Kirk Douglas, Tony Curtis and Janet Leigh star in an epic tale of rivalry set in Viking-era Britain. Massive in scale, scope and ambition, it's a triumphant blend of fighting, drinking and good old-fashioned manly action
A massive box-office hit on its release in 1958, The Vikings blazed a trail for the grand, historical epic. Even now, decades later, it's a remarkably impressive spectacle built around some vast action sequences and equally large performances by a couple of old Hollywood titans.
Narrated by Orson Welles, the story follows Viking king Ragnar (Borgine) and his son Einar (Douglas) as they attempt to kidnap Princess Morgana (Leigh).

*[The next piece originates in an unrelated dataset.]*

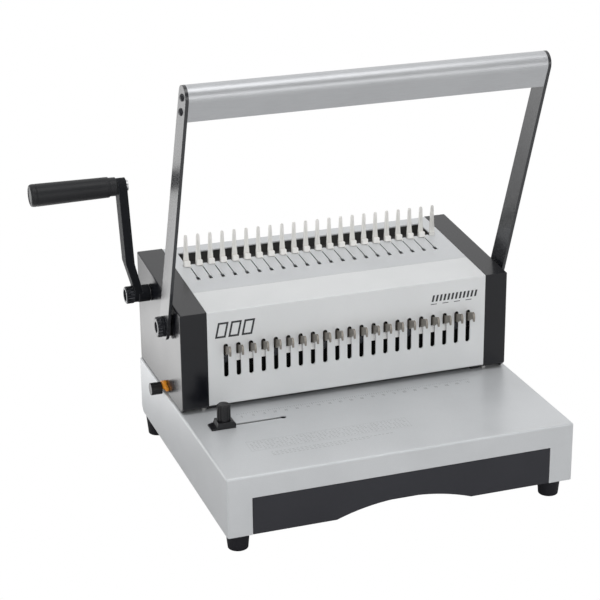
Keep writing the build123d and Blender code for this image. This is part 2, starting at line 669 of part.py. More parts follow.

But Einar falls for her, and then so does slave Eric (Curtis), who also turns out to be the illegitimate son of Ragnar.
Sporting some impressive facial scarring, Douglas gives a gloriously rambunctious performance. Leigh smoulders and displays an unusual amount of flesh for the period while Curtis proves an impressive action man, despite at one point becoming separated from his hand. It's the sheer scale of the thing that's striking however, director Fleischer relocating to Norway, using life-size long ships and guiding the fight sequences as if his life depended on it. Yet despite the dedication to visual authenticity there's never a moment when you imagine the cast are anything other than A-list Hollywood superstars, and that's a large part of the appeal of this fabulously overblown epic.
Verdict Highly entertaining and slightly camp historical adventure full of great stunts, larger-than-life characters and splendidly OTT dialogue.